Hierarchical SoftmaxEdit

Hierarchical Softmax is a technique designed to make predicting among very large vocabularies computationally feasible in neural networks. Rather than assigning a probability to every possible word with a single flat softmax, the vocabulary is organized into a tree. Each word corresponds to a leaf, and probabilities are computed as a product of decisions taken along the path from the root to that leaf. This structure turns a potentially prohibitively expensive operation into a sequence of smaller, binary decisions.

The approach exploits the fact that in many natural language and other large-vocabulary tasks, a small set of words occurs far more frequently than others. By arranging the tree so that frequent words have shorter paths, the average number of computations per prediction drops roughly from linear in vocabulary size to logarithmic in size. This trade-off between speed and exactness has made hierarchical softmax a staple in early and mid-range neural language models and related systems. For background on the standard softmax and why its complexity matters in large-vocabulary settings, see softmax and language model.

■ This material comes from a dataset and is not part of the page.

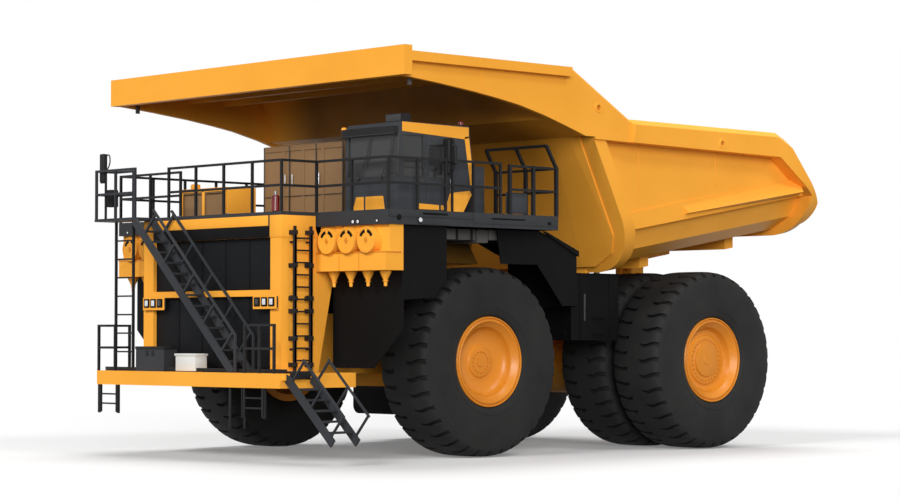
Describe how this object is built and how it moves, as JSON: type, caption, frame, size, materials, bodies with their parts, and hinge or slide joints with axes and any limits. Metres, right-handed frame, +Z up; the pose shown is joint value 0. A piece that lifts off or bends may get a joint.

The idea has roots in hierarchical probabilistic modeling and was formalized in the context of neural networks by researchers including Yoshua Bengio and collaborators. It gained wide attention when adapted to word-level language modeling and to neural embeddings in projects like word2vec—a milestone in how word representations are learned. In those implementations, the tree is often constructed using a coding scheme such as Huffman coding to minimize the expected path length given word frequencies. The result is a flexible framework in which the same underlying model can scale to millions of words while keeping training and inference costs manageable.

Overview

Purpose and setting

Hierarchical softmax replaces the flat probability distribution over a vocabulary with a tree-structured factorization. Each internal node specifies a binary decision, and the probability of a word is the product of the binary decisions along its path.
The coarse idea is to reduce the number of computed probabilities per update from the size of the vocabulary to the height of the tree, which is typically O(log V) for a balanced tree, where V is the vocabulary size. See softmax for the baseline comparison and probability distribution for related concepts.

Tree construction

A common choice is to build a binary tree using a coding scheme that places frequent words on shorter paths. One standard approach uses Huffman coding driven by word frequencies in the training corpus.
Alternatives include learned or heuristic trees that balance speed and accuracy or adapt to changing data distributions.

Probability along a path

For a word w with leaf position w in the tree, the model computes a sequence of binary decisions d1, d2, ..., dk along the path from the root to w. The probability is p(w) = ∏ p(dj | path up to node j), where each p(dj | ...) is estimated by a local classifier at node j.
In practice, this means training can be done by optimizing a cross-entropy objective that mirrors the path-based decomposition, updating the parameters of the internal nodes as well as the leaf representations.

Computational considerations

Inference and training cost scale with the depth of the tree, not with the full vocabulary, making hierarchical softmax attractive for very large V.
Calibration and statistical efficiency can be affected by the chosen tree. If the tree poorly reflects the data distribution, some words may receive suboptimal probability estimates.

Variants and related methods

The word-level variant used in early language models and in word2vec is the most well-known instantiation, often employing a Huffman-based tree to leverage word frequencies.
Alternative approaches aim to trade exact softmax for speed with different objectives, such as negative sampling or noise-contrastive estimation; these can be more scalable in practice for some tasks.
More recent large-vocabulary architectures have explored enhancements like adaptive softmax, which partitions the vocabulary to focus computation where it matters most, and other skip-gram or log-bilinear style adaptations that blend hierarchical ideas with modern optimization tricks.

Applications and practical use

Hierarchical softmax has been used in language modeling, where the goal is to assign probabilities to next-word candidates efficiently in large corpora, and in related tasks like autocorrect or text suggestion systems.
It also informs certain embedding and representation learning pipelines, where large output spaces arise and computing full softmax would be prohibitively expensive.
The method is commonly discussed in the context of neural network architectures and probabilistic lexical models, with cross-references to broader topics like probability distribution and logistic regression.

Criticisms and debates

Tree structure bias: Because the tree imposes a fixed path architecture, some words may consistently be associated with shorter or longer routes, which can bias probability estimates or learning dynamics unless the tree is carefully designed to reflect data distributions.
Calibration and expressiveness: Factorizing the joint distribution along a tree can lead to poorer calibration of probabilities for infrequent words, especially if the tree emphasizes frequent items at the expense of rare but important ones.
Comparisons with alternatives: As datasets grow and hardware improves, researchers compare hierarchical softmax to alternatives such as negative sampling and adaptive softmax. These methods may offer better empirical performance or more straightforward optimization in certain regimes, even if they sacrifice some exactness in favor of speed.
Task fit and evolution: In modern systems with abundant compute, practitioners often favor simpler or more scalable alternatives, leading to a shift away from hierarchical softmax in some applications. Still, it remains a useful tool when memory or compute constraints are tight and the vocabulary is extremely large.